Joli travail de ciseaux et de cisèlement. Philippe Person, à son tour, a pris ses libertés. Il a transposé l’action aux Etats-Unis dans les années 50. Les jeunes princes sont devenus du G.I.’s en uniforme, les filles à marier des jeunes femmes travaillées par le rock, le swing et la voix d’Elvis. Person est un iconoclaste. Avec La Pèlerine écossaise, il avait tenté de déplacer Guitry dans la France de l’après-guerre, en restant – à notre avis – à mi-chemin. Là, au contraire, le décalage est malicieusement et totalement maîtrisé. Il faut être intelligent et précis pour retrouver la gentille stupidité des films sirupeux de la fabrique hollywoodienne du temps du technicolor ! Le jeu des acteurs, dans un décor minimal mais qui fournit ses propres gags (il y a deux fauteuils pivotants qui fonctionnent comme des castelets), a la précision et la rapidité qu’exige à chaque seconde la comédie. Dans le rôle de l’insupportable Béatrice, Anne Priol fait penser – et ce n’est pas, pour nous, un mince éloge – à Raphaëline Goupilleau. Voilà un bienfaisant swing élisabéthain !

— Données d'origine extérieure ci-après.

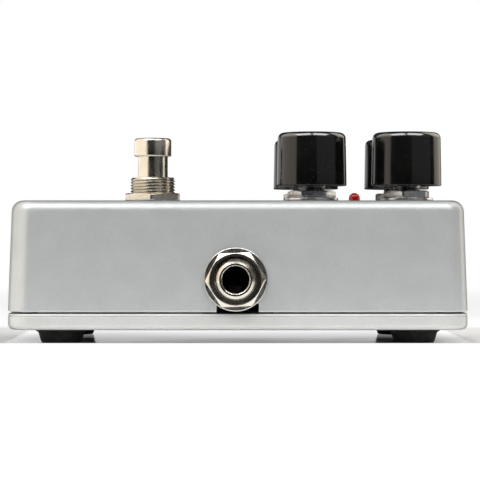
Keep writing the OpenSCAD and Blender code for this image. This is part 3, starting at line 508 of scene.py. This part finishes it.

Beaucoup de bruit pour rien, librement adapté de Shakespeare par Philippe Honoré, mise en scène de Philippe Person, décor de Vincent Blot, avec Michel Baladi, Emmanuel Barrouyer, Olivier Guilbert, Anne Priol, Sylvie van Cleven, Caroline Victoria. Lucernaire, Paris, 20 h, tél. : 01 45 44 57 34. Durée : 1 h 15.

A propos de l'auteur
Gilles Costaz
Gilles Costaz

Journaliste et auteur de théâtre, longtemps président du Syndicat de la critique, il a collaboré à de nombreux journaux, des « Echos » à « Paris-Match ». Il participe à l’émission de Jérôme Garcin « Le Masque et la Plume » sur France-Inter depuis un quart...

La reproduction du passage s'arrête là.